Les preuves du danger ? Les voici:
- la réaction de Natalia Baleato, directrice de la crèche Baby-Loup: le licenciement d'une employée voilée avait été annulé par la Cour de Cassation en début d'année. L'établissement de Chanteloup-les-Vignes sera fermé en décembre prochain.
- le témoignage d'une sociologue, "spécialiste des relations entre l'Islam et la laïcité", Dounia Bouzar qui assure qu'en entreprise, "la situation empire". Nul chiffre, nulle étude, que des propos.
- des résultats de sondages - on imagine qu'ils sont plusieurs - dont les références ne sont jamais données (sic!)
- le témoignage d'une employée de la RATP travaillant au dépôt de Nanterre, un fait divers éloquent mais connu. Ghislaine, c'est son prénom, est par ailleurs une "contributrice régulière de Riposte laïque".
- le témoignage d'un avocat spécialisé en droit du travail, Me Louis Gayon, et qui a représenté la crèche Baby-loup.
- la recommandation du Haut Conseil à l'Intégration, cet été, d'étendre l'interdiction du port du voile dans les universités.
- le témoignage d'une professeur de droit à l'université de Lille I qui rapporte le cas de deux étudiantes en doctorat chargées d'encadrer des TD qui voulaient porter le voile.
- le témoignage du doyen de la faculté de droit de Strasbourg, et auteur du guide "Laïcité et enseignement supérieur" (2004), qui appelle à la vigilance.
- le témoignage du père Christian Delorme, co-animateur de la Marche des beurs de 1983.
- le témoignage de l'imam Tareq Oubrou, à Bordeaux, "régulièrement confronté à des jeunes qui suivent à la lettre les prêches simplistes de prédicateurs". Sauf que cet imam renvoie ces pratiques minoritaires mais violentes à celles d'un "public mentalement adolescent, pour qui la religion vient remplacer la bande du quartier."
- une double page sur les déboires du maire socialiste d'Argenteuil, Philippe Doucet en juin dernier: il fut chahuté à plusieurs reprises lors d'une manifestation de soutien à une femme voilée agressée dans sa commune.

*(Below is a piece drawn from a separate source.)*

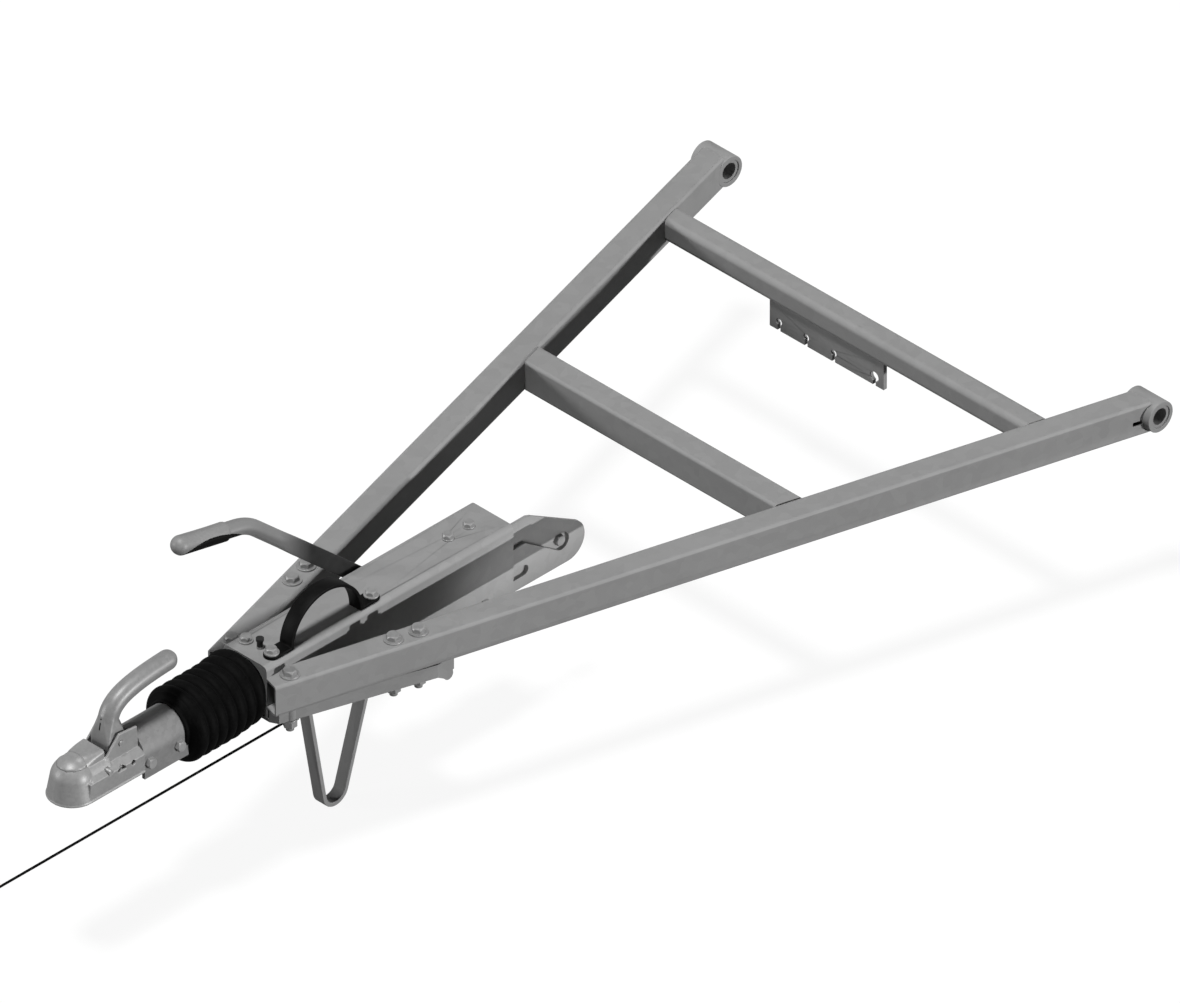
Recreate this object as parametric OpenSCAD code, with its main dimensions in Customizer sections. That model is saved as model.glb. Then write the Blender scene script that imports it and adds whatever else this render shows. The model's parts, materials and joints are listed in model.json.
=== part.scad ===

L'Express s'interroge: "l'islamophobie est-elle vraiment l'enfant monstrueux du communautarisme ?" Ah... Le journal rappelle les "efforts" du maire pour créer une école confessionnelle. Après tout, il y a déjà un collège catholique...
- un papier sur les "troubles" laïcs qui agiteraient le PS.
Et, enfin, une multitude d'exemples de "situations litigieuses", jamais sourcés, jamais datés, parfois même pas localisés; bref, du journalisme de l'anecdote.
Au final, nous sommes surpris, déçus, presque inquiets. Que des cas ostensibles, choquants pour la laïcité, ultra-visibles pour le commun des citoyens, existent, qui n'en serait convaincu ? L'Express aurait pu d'ailleurs traiter de ce sujet-là: comment traiter ces cas ?
Mais l'Express, ce jeudi, ne traitait pas cela. Il s'agissait de faire peur, de convaincre qu'une "tempête" menace. Ce sont les propos même du directeur de la publication. On cherchait donc les preuves, par exemple un recensement des faits, les résultats d'une enquête statistique, une analyse sur la longue période. Bref, autre chose qu'une poignée de propos, illustrés de faits divers connus et d'exemples anonymes.